Caste: The Origins of Our Discontents
America is a post-racial society. There was racism in the past but most white people no longer hate African Americans and American institutions are not designed to oppress people of color.
America is a systemically racist society built on the unpaid labor of African Americans. Although laws have been changed, old attitudes constantly morph to obtain the same results in new contexts. So, we have gone from slavery to Jim Crow to segregation to mass incarceration and voter suppression.
How can both these perspectives be true? Isabel Wilkerson has an interesting explanation. In her view, a caste system, a rigid hierarchy of human rankings, influences people’s lives and behavior more than race, class, or any other factors.
In the book, the author examines the caste systems in America, India, and Nazi Germany, to compare and contrast the systems and describe the impact of the caste systems on the lives of citizens at each level of the hierarchy.
Wilkerson identifies eight pillars of caste systems:
- Divine will and the laws of nature – The hierarchy is ordained by God
- Heritability – Rank in inherited at birth
- Endogamy and the control of marriage and mating – Miscegenation is discouraged
- Purity versus pollution – Dominate caste must protect itself from pollution
- Occupational Hierarchy – Occupations are assigned to caste by law and by culture
- Dehumanization and Stigma – Locks marginalized groups outside the norms of humanity so every action against them seems reasonable
- Terror and enforcement, cruelty as a means of control – Psychological and physical violence and terror are used preemptively to stymie resistance
- Inherent superiority versus inherent inferiority
While the author’s analysis of caste systems is interesting and compelling, the most interesting part of the book is how caste systems alter the belief structure and the behaviors of the people who live under these systems. Wilkerson goes into detail describing the negative impact that caste systems have on us all. How the system colors our thoughts and actions on the unconscious level. How the system causes groups to deny the humanity of their fellow citizens.
While I have not resolved where I stand on Wilkerson’s presentation, I highly recommend this book.

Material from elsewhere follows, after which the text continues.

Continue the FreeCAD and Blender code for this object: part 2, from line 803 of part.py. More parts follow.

Primarily because it has done what all good books should do; it has given me a lot to think about.
Wilkerson’s “The Warmth of Other Suns” was a tour de force, and now she’s created another masterwork with “Caste.” She insightfully diagnoses our current situation: Caste is “like a cancer that goes into remission only to return when the immune system of the body politic is weakened” (p. 381).

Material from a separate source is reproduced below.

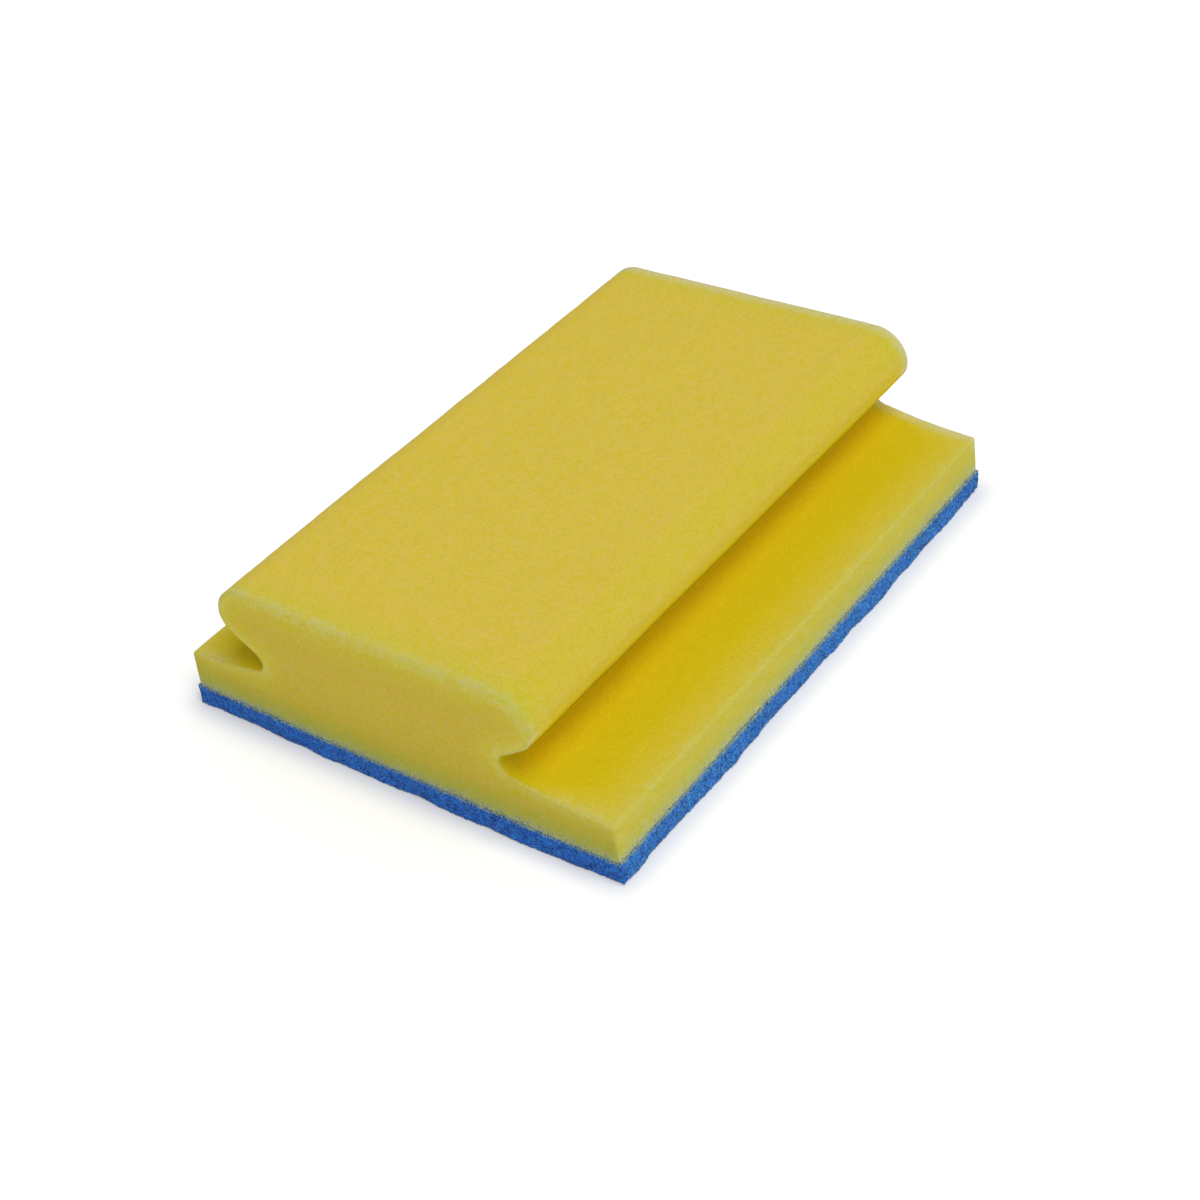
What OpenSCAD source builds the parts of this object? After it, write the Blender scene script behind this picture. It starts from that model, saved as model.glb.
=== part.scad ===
// Cleaning sponge with a grip: a block of fine foam, shaped like a mushroom in
// section so that fingers reach under both sides of its head, and a thin
// fibre scouring pad bonded under the whole base.
// X runs along the finger grooves, Y across them and Z up. The origin is the
// middle of the pad's underside.

/* [Overall] */
// Length of the foam along the finger grooves
length = 150; // [90:0.5:200]
// Width of the foam base across the grooves
base_width = 120; // [108:0.5:150]
// Height from the underside of the pad to the flat top
height = 40.6; // [36:0.1:55]

/* [Scouring pad] */
// Thickness of the fibre pad
pad_thickness = 5.7; // [3:0.1:8]
// How far the cut pad stands out past the foam all round
pad_margin = 0.2; // [0:0.1:2]
// Radius of the pad's cut corners in plan
pad_corner_r = 0.8; // [0.3:0.1:6]

/* [Grip head] */
// Width of the head at its widest
head_width = 86.8; // [80:0.2:94]
// How far the head stands off the middle of the base, as cut
head_shift = 1.4; // [-3:0.1:3]
// Radius that rounds the flat top into the side of the head
shoulder_r = 8.4; // [6:0.1:10]
// Radius of the lip, from the widest point round to the underside
lip_r = 5.4; // [2.5:0.1:6]

/* [Finger grooves] */
// Width of the waist that is left between the two grooves
waist_width = 67.4; // [56:0.2:72]
// Radius of the rounded inner end of each groove
groove_r = 2.9; // [1.5:0.1:3.5]
// Slope of the head's underside, in degrees
jaw_angle = 33; // [30:1:40]

/* [Base ledges] */
// Thickness of the foam at the outer edge of each ledge
ledge_edge_height = 9.9; // [6:0.1:11]
// Radius of the shallow hollow along each ledge
ledge_hollow_r = 130; // [90:5:300]
// Radius that rounds the outer edge of each ledge
ledge_edge_r = 0.8; // [0.3:0.1:2]

/* [Hidden] */
$fn = 96;

// How far a line or an arc runs into the arc that it should only touch, so that
// the two cross at a clean point
touch = 0.005;

// The lobe of the head: the shoulder and the lip share the widest height
widest_z = height - shoulder_r;
shoulder_y = head_width / 2 - shoulder_r;
lip_y = head_width / 2 - lip_r;

// The inner end of the groove, set so that the sloping underside of the head
// is tangent both to it and to the lip
jaw_along = [cos(jaw_angle), sin(jaw_angle)];
jaw_up = [-sin(jaw_angle), cos(jaw_angle)];
groove_y = waist_width / 2 + groove_r;
jaw_gap = (lip_y - groove_y) * sin(jaw_angle) + lip_r + groove_r - 2 * touch;
groove = [groove_y, widest_z - jaw_gap / cos(jaw_angle)];
jaw_in = groove + (groove_r - touch) * jaw_up - groove_r / 2 * jaw_along;
jaw_out = [lip_y, widest_z] - (lip_r - touch) * jaw_up;
ledge_edge_z = pad_thickness + ledge_edge_height;

// Centre of the ledge's hollow for a base that reaches this far from the
// head's middle: it passes the ledge's outer edge and is tangent to the groove
function hollow_centre(reach) =
    let (edge = [reach, ledge_edge_z])
    let (span = groove - edge)
    let (apart = norm(span))
    let (near_r = ledge_hollow_r - groove_r + touch)
    let (along = (ledge_hollow_r ^ 2 - near_r ^ 2 + apart ^ 2) / (2 * apart))
    let (rise = sqrt(ledge_hollow_r ^ 2 - along ^ 2))
    edge + along * span / apart + rise * [span[1], -span[0]] / apart;

// How far out the groove's inner end runs over into the ledge's hollow
function groove_foot(reach) =
    let (down = groove - hollow_centre(reach))
    groove_y + groove_r * down[0] / norm(down);

// Centre of the round on the ledge's outer edge, tangent to the hollow and to
// the side wall
function brim_centre(reach) =
    let (hollow = hollow_centre(reach))
    let (across = reach - ledge_edge_r - hollow[0])
    let (apart = ledge_hollow_r + ledge_edge_r - touch)
    [reach - ledge_edge_r, hollow[1] - sqrt(apart ^ 2 - across ^ 2)];

// One side of the head: a flat top, a rounded shoulder and a tighter lip
module head_half() {
    polygon([[0, jaw_in[1]], jaw_in, jaw_out, [lip_y, widest_z], [shoulder_y, widest_z],
        [shoulder_y, height], [0, height]]);
    translate([lip_y, widest_z]) circle(r = lip_r);
    intersection() {
        translate([shoulder_y, widest_z]) circle(r = shoulder_r);
        translate([0, widest_z]) square([head_width / 2, shoulder_r]);
    }
}

// One side of the waist, hollowed by the inner end of the groove
module waist_half(reach) {
    foot = groove_foot(reach);
    in_head = groove + 2 * groove_r * jaw_up;
    difference() {
        polygon([[0, pad_thickness], [foot, pad_thickness], [foot, groove[1]], groove, in_head,
            [0, in_head[1]]]);
        translate(groove) circle(r = groove_r);
    }
}

// One side of the base, hollowed along its ledge, with its outer edge rounded
module base_half(reach) {
    brim = brim_centre(reach);
    difference() {
        union() {
            polygon([[0, pad_thickness], [reach, pad_thickness], [reach, brim[1]], brim,
                [brim[0], groove[1]], [0, groove[1]]]);
            translate(brim) circle(r = ledge_edge_r);
        }
        translate(hollow_centre(reach)) circle(r = ledge_hollow_r, $fn = 720);
    }
}

// One side of the whole section, from the head's middle out to the base's edge
module half_section(reach) {
    head_half();
    waist_half(reach);
    base_half(reach);
}

// The section across the sponge, the same all the way along
module foam_section() {
    translate([head_shift, 0]) half_section(base_width / 2 - head_shift);
    translate([head_shift, 0]) mirror([1, 0]) half_section(base_width / 2 + head_shift);
}

// The foam block, cut in one piece
module foam_body() {
    color("gold")
        rotate([90, 0, 90])
            linear_extrude(height = length, center = true)
                foam_section();
}

// A rectangle in plan with rounded corners
module rounded_plan(size_x, size_y, r) {
    square([size_x - 2 * r, size_y], center = true);
    square([size_x, size_y - 2 * r], center = true);
    for (side_x = [-1, 1], side_y = [-1, 1])
        translate([side_x * (size_x / 2 - r), side_y * (size_y / 2 - r)])
            circle(r = r);
}

// The fibre pad, bonded under the whole of the foam
module scouring_pad() {
    color("royalblue")
        linear_extrude(height = pad_thickness)
            rounded_plan(length + 2 * pad_margin, base_width + 2 * pad_margin, pad_corner_r);
}

foam_body();
scouring_pad();
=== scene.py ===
import math
import random

import bmesh
import bpy
from mathutils import Matrix, Vector, bvhtree, kdtree, noise


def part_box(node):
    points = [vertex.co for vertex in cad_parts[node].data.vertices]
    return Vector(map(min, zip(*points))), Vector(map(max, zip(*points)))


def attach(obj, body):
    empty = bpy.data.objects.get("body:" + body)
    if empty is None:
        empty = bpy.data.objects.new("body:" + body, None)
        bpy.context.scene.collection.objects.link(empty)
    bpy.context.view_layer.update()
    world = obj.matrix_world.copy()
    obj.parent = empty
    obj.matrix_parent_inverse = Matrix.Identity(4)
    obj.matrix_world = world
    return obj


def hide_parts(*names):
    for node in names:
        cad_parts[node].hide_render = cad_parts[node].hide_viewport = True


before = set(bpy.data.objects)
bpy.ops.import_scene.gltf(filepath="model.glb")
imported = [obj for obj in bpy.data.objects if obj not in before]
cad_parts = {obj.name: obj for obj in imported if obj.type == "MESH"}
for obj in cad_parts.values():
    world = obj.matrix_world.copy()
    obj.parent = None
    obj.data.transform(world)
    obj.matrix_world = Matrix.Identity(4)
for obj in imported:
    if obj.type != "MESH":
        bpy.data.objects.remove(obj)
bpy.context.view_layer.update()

MM = 0.001
SEED = 20
rng = random.Random(SEED)

foam_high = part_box("foam_body")[1]
pad_low, pad_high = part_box("scouring_pad")
HALF_LENGTH = foam_high.x
HALF_WIDTH = foam_high.y
TOP_Z = foam_high.z
SEAM_Z = pad_high.z

# The foam's section, as the solid has it
HEAD_WIDTH = 86.8 * MM
HEAD_SHIFT = 1.4 * MM
SHOULDER_R = 8.4 * MM
LIP_R = 5.4 * MM
WAIST_WIDTH = 67.4 * MM
GROOVE_R = 2.9 * MM
JAW_ANGLE = math.radians(33)
LEDGE_EDGE_Z = SEAM_Z + 9.9 * MM
LEDGE_HOLLOW_R = 130 * MM
LEDGE_EDGE_R = 0.8 * MM
WIDEST_Z = TOP_Z - SHOULDER_R
SHOULDER_Y = HEAD_WIDTH / 2 - SHOULDER_R
LIP_Y = HEAD_WIDTH / 2 - LIP_R
GROOVE_Y = WAIST_WIDTH / 2 + GROOVE_R
GROOVE_Z = WIDEST_Z - (
    (LIP_Y - GROOVE_Y) * math.sin(JAW_ANGLE) + LIP_R + GROOVE_R
) / math.cos(JAW_ANGLE)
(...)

And she offers a prescription based on empathy: “If each of us could truly see and connect with the humanity of the person in front of us, search for that key that opens the door to whatever we may have in common, whether cosplay or Star Trek or the loss of a parent, it could begin to affect how we see the world and others in it, perhaps change the way we hire or even vote. Each time a person reaches across caste and makes a connection, it helps to break the back of caste. Multiplied by millions in a given day, it becomes the flap of a butterfly wing that shifts the air and builds to a hurricane across the ocean” (p. 386).